* BEGIN Given records *

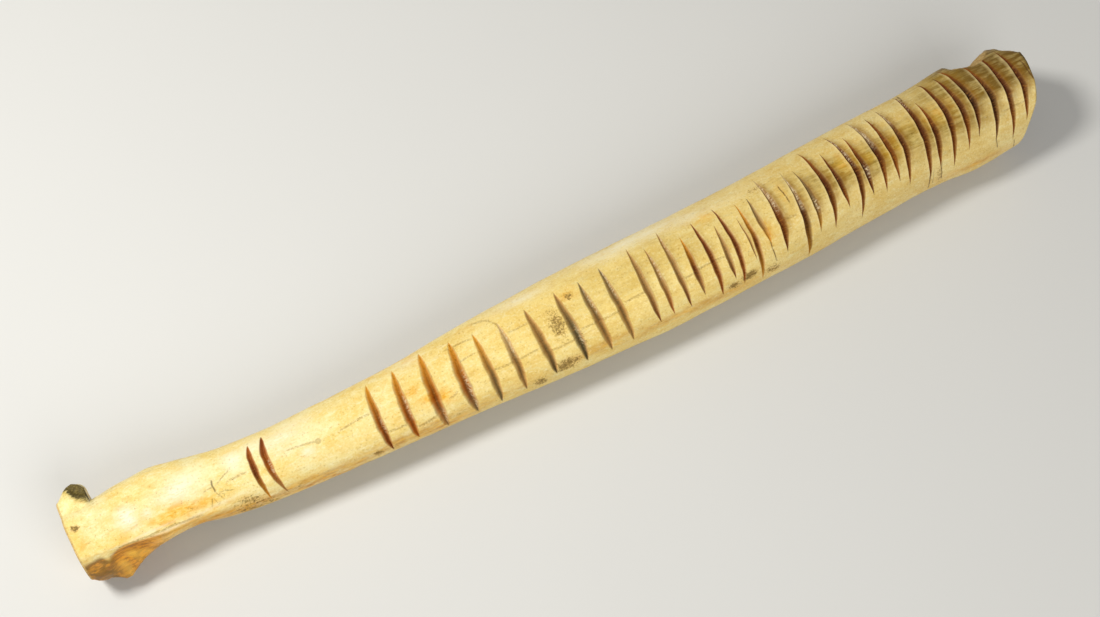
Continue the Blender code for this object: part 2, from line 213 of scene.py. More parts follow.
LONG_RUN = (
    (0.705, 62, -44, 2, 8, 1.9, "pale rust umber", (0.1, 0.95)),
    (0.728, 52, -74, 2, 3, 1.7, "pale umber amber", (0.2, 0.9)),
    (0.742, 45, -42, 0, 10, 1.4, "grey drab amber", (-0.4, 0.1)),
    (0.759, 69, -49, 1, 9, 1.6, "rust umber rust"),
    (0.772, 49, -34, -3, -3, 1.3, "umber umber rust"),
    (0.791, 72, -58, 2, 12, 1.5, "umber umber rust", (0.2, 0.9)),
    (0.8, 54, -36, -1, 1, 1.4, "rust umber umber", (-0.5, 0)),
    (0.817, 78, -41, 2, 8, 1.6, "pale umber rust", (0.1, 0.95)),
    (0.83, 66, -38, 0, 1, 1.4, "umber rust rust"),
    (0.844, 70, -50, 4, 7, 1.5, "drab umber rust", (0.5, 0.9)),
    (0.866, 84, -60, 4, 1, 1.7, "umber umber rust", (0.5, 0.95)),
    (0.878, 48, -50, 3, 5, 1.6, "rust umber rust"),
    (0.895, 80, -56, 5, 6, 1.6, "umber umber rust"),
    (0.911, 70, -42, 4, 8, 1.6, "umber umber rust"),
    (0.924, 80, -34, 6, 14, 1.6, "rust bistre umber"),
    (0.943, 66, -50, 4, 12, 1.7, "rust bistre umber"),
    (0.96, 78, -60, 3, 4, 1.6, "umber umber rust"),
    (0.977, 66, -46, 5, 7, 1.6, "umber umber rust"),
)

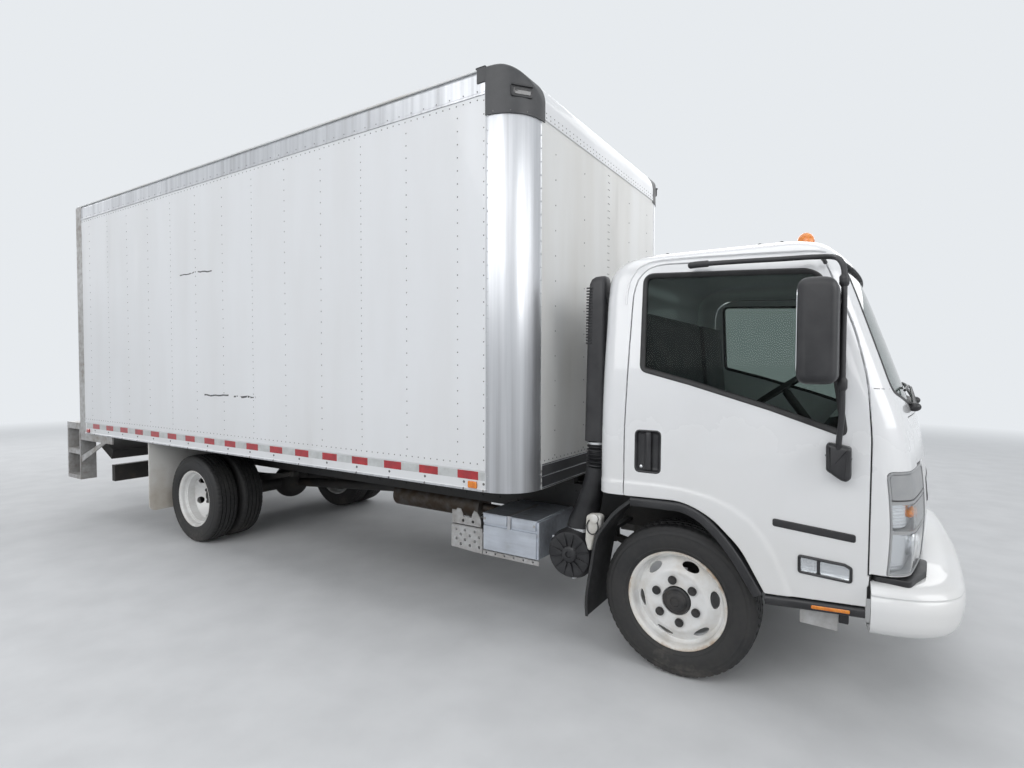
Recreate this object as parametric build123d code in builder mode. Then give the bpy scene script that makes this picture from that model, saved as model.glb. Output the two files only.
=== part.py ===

* END Given records *

Transcribe the records above exactly, but only from the line that contains "Recreate this object" through their final line, inclusive.

Recreate this object as parametric build123d code in builder mode. Then give the bpy scene script that makes this picture from that model, saved as model.glb. Output the two files only.
=== part.py ===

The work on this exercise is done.